Would you copy out the whole listing exactly as given?

Supplied material:
☆ ☆ ☆
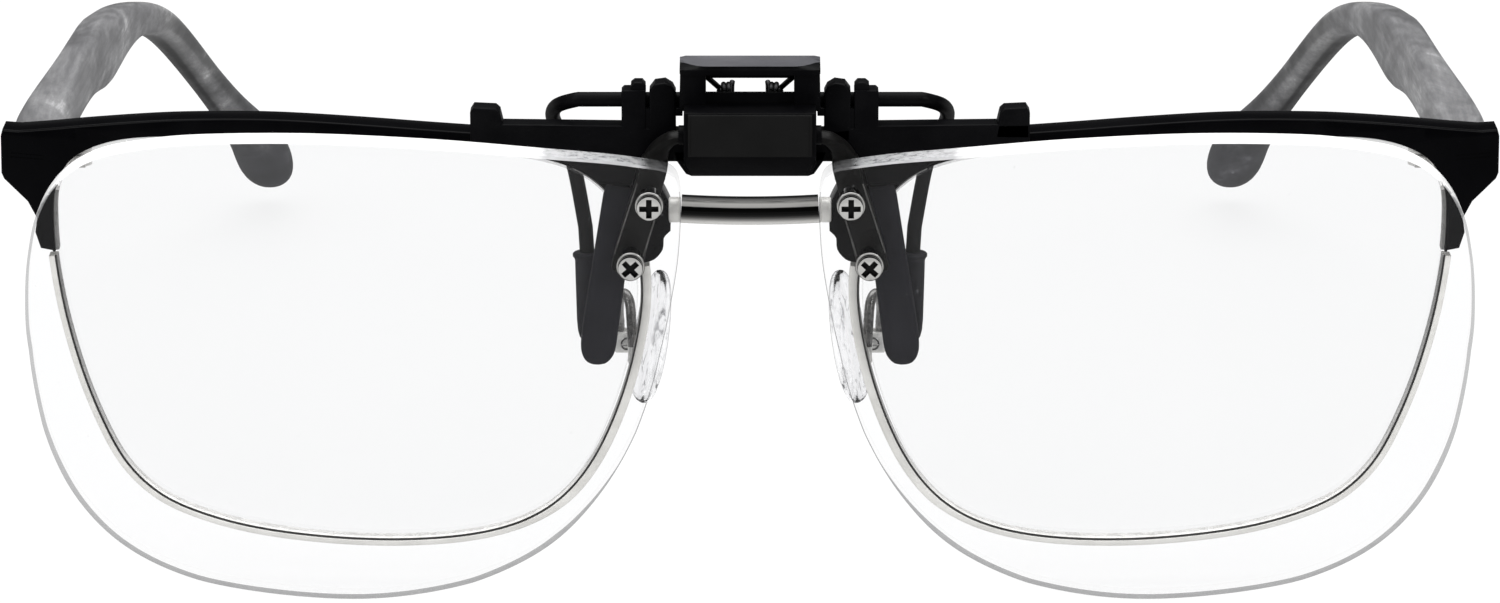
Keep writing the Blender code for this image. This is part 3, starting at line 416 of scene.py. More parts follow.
def make_temple(name):
    """Soft-touch grey with rubbed, paler patches and drag marks, and painted light and shade
    along its length and across its sides.
    """
    material, graph, bsdf = new_material(name)
    rub = graph.noise(graph.coords(stretch=(1, 0.45, 1)), scale=110.0, detail=7.0,
                      roughness=0.66, distortion=0.8)
    drag = graph.noise(graph.coords(stretch=(3.0, 0.25, 3.0), turn=(0.5, 0.2, 0)),
                       scale=420.0, detail=4.0, roughness=0.7)
    wear = graph.plus(graph.times(rub, 0.72), graph.times(drag, 0.28))
    base = graph.ramp(wear, [(0.36, (0.042, 0.042, 0.043)), (0.47, (0.066, 0.066, 0.068)),
                             (0.56, (0.100, 0.100, 0.102)), (0.66, (0.20, 0.20, 0.202))])

    place = graph.split(graph.node("TexCoord").outputs["Object"])
    normal = graph.split(graph.node("NewGeometry").outputs["Normal"])
    outward = graph.times(normal["X"], graph.math('SIGN', place["X"], 0.0))
    # lengths along y in metres over which the painted light changes
    bend = graph.remap(place["Y"], span=(0.018, 0.032))
    tip = graph.remap(place["Y"], span=(0.050, 0.062))
    deep = graph.remap(place["Y"], span=(0.034, 0.048))
    # painted light and shade from the inner side (0) to the outer side (1)
    front = graph.ramp(graph.remap(outward, span=(-1.0, 1.0)),
                       [(0.0, 2.3), (0.25, 2.3), (0.5, 2.0), (1.0, 2.0)])
    painted_light_stops = [(0.0, 1.1), (0.02, 1.35), (0.05, 2.2), (0.11, 2.6), (0.21, 2.55), (0.31, 2.1),
               (0.42, 1.45), (0.475, 0.62), (0.52, 0.55), (0.6, 0.9), (1.0, 1.2)]
    painted_flank_light = graph.ramp(graph.remap(outward, span=(-1.0, 1.0)),
                       [(at, (grey, grey, grey * 0.985)) for at, grey in painted_light_stops])
    rear = graph.tint(painted_flank_light, graph.ramp(deep, [(0.0, 1.0), (1.0, (0.66, 0.66, 0.67))]))
    # painted light on the front part, painted light and shade on the sides further back, darker
    # towards the rear and a darker, bluish tip
    length = graph.blend(tip, graph.blend(bend, front, rear), (0.48, 0.48, 0.52, 1.0))
    graph.put(bsdf, Base_Color=graph.tint(base, length),
              Roughness=graph.remap(wear, span=(0.3, 0.75), to=(0.36, 0.62)),
              Specular_IOR_Level=0.10)
    graph.bump(bsdf, graph.noise(graph.coords(), scale=5200.0, detail=2.0), 0.15)
    return material


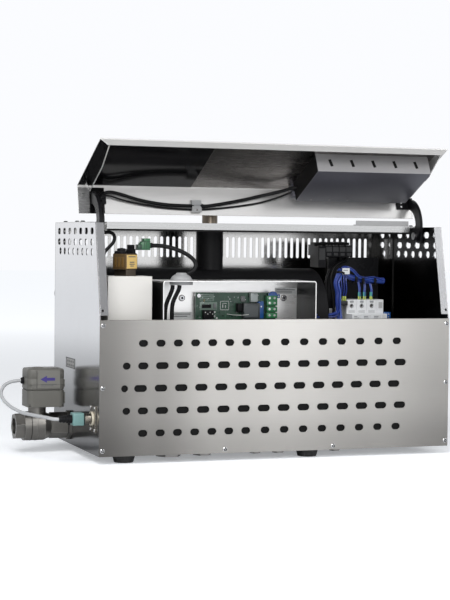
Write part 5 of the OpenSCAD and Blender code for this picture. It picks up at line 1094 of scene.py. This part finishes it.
☆ ☆ ☆
The reply:
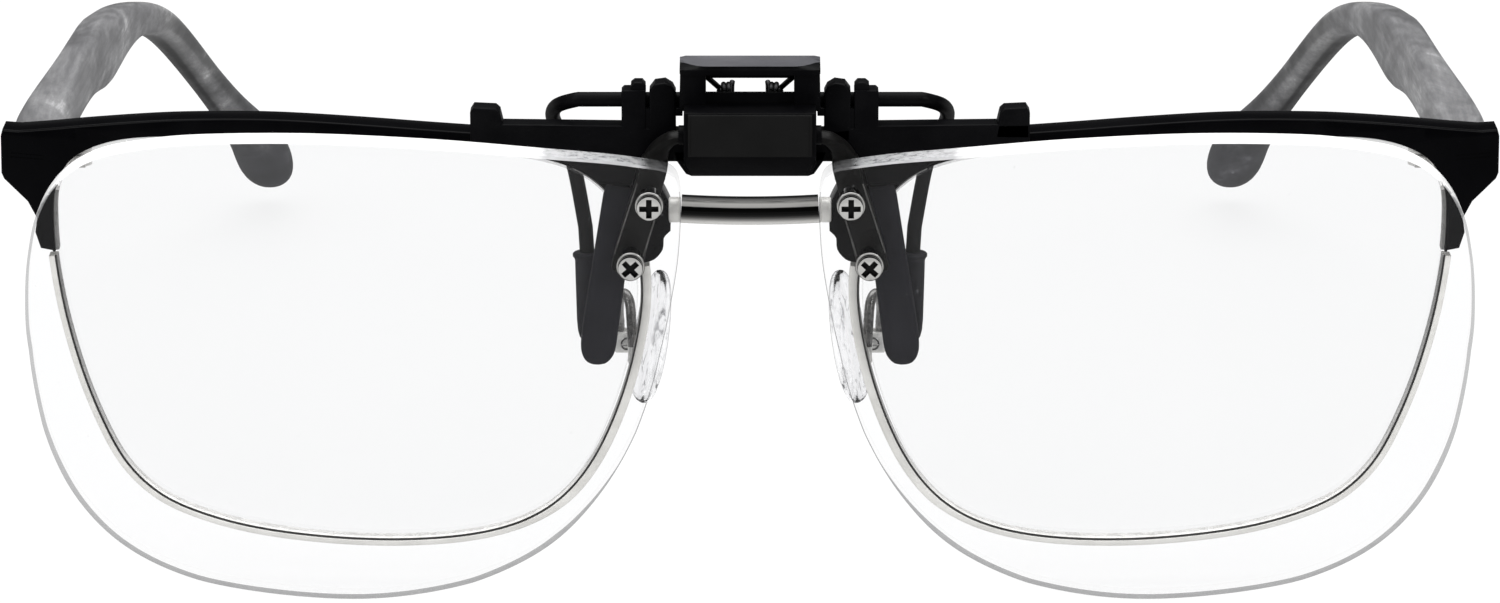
Keep writing the Blender code for this image. This is part 3, starting at line 416 of scene.py. More parts follow.
def make_temple(name):
    """Soft-touch grey with rubbed, paler patches and drag marks, and painted light and shade
    along its length and across its sides.
    """
    material, graph, bsdf = new_material(name)
    rub = graph.noise(graph.coords(stretch=(1, 0.45, 1)), scale=110.0, detail=7.0,
                      roughness=0.66, distortion=0.8)
    drag = graph.noise(graph.coords(stretch=(3.0, 0.25, 3.0), turn=(0.5, 0.2, 0)),
                       scale=420.0, detail=4.0, roughness=0.7)
    wear = graph.plus(graph.times(rub, 0.72), graph.times(drag, 0.28))
    base = graph.ramp(wear, [(0.36, (0.042, 0.042, 0.043)), (0.47, (0.066, 0.066, 0.068)),
                             (0.56, (0.100, 0.100, 0.102)), (0.66, (0.20, 0.20, 0.202))])

    place = graph.split(graph.node("TexCoord").outputs["Object"])
    normal = graph.split(graph.node("NewGeometry").outputs["Normal"])
    outward = graph.times(normal["X"], graph.math('SIGN', place["X"], 0.0))
    # lengths along y in metres over which the painted light changes
    bend = graph.remap(place["Y"], span=(0.018, 0.032))
    tip = graph.remap(place["Y"], span=(0.050, 0.062))
    deep = graph.remap(place["Y"], span=(0.034, 0.048))
    # painted light and shade from the inner side (0) to the outer side (1)
    front = graph.ramp(graph.remap(outward, span=(-1.0, 1.0)),
                       [(0.0, 2.3), (0.25, 2.3), (0.5, 2.0), (1.0, 2.0)])
    painted_light_stops = [(0.0, 1.1), (0.02, 1.35), (0.05, 2.2), (0.11, 2.6), (0.21, 2.55), (0.31, 2.1),
               (0.42, 1.45), (0.475, 0.62), (0.52, 0.55), (0.6, 0.9), (1.0, 1.2)]
    painted_flank_light = graph.ramp(graph.remap(outward, span=(-1.0, 1.0)),
                       [(at, (grey, grey, grey * 0.985)) for at, grey in painted_light_stops])
    rear = graph.tint(painted_flank_light, graph.ramp(deep, [(0.0, 1.0), (1.0, (0.66, 0.66, 0.67))]))
    # painted light on the front part, painted light and shade on the sides further back, darker
    # towards the rear and a darker, bluish tip
    length = graph.blend(tip, graph.blend(bend, front, rear), (0.48, 0.48, 0.52, 1.0))
    graph.put(bsdf, Base_Color=graph.tint(base, length),
              Roughness=graph.remap(wear, span=(0.3, 0.75), to=(0.36, 0.62)),
              Specular_IOR_Level=0.10)
    graph.bump(bsdf, graph.noise(graph.coords(), scale=5200.0, detail=2.0), 0.15)
    return material


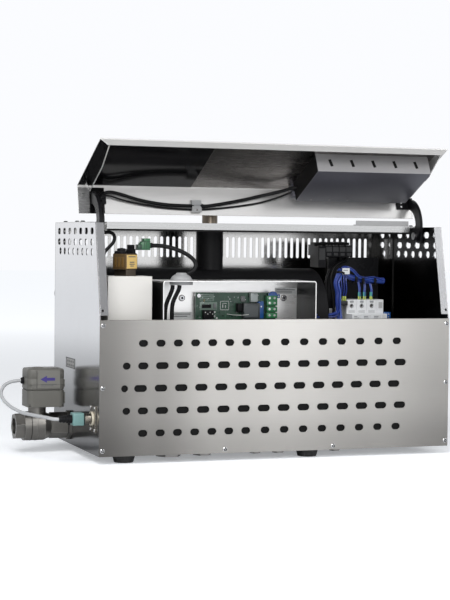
Write part 5 of the OpenSCAD and Blender code for this picture. It picks up at line 1094 of scene.py. This part finishes it.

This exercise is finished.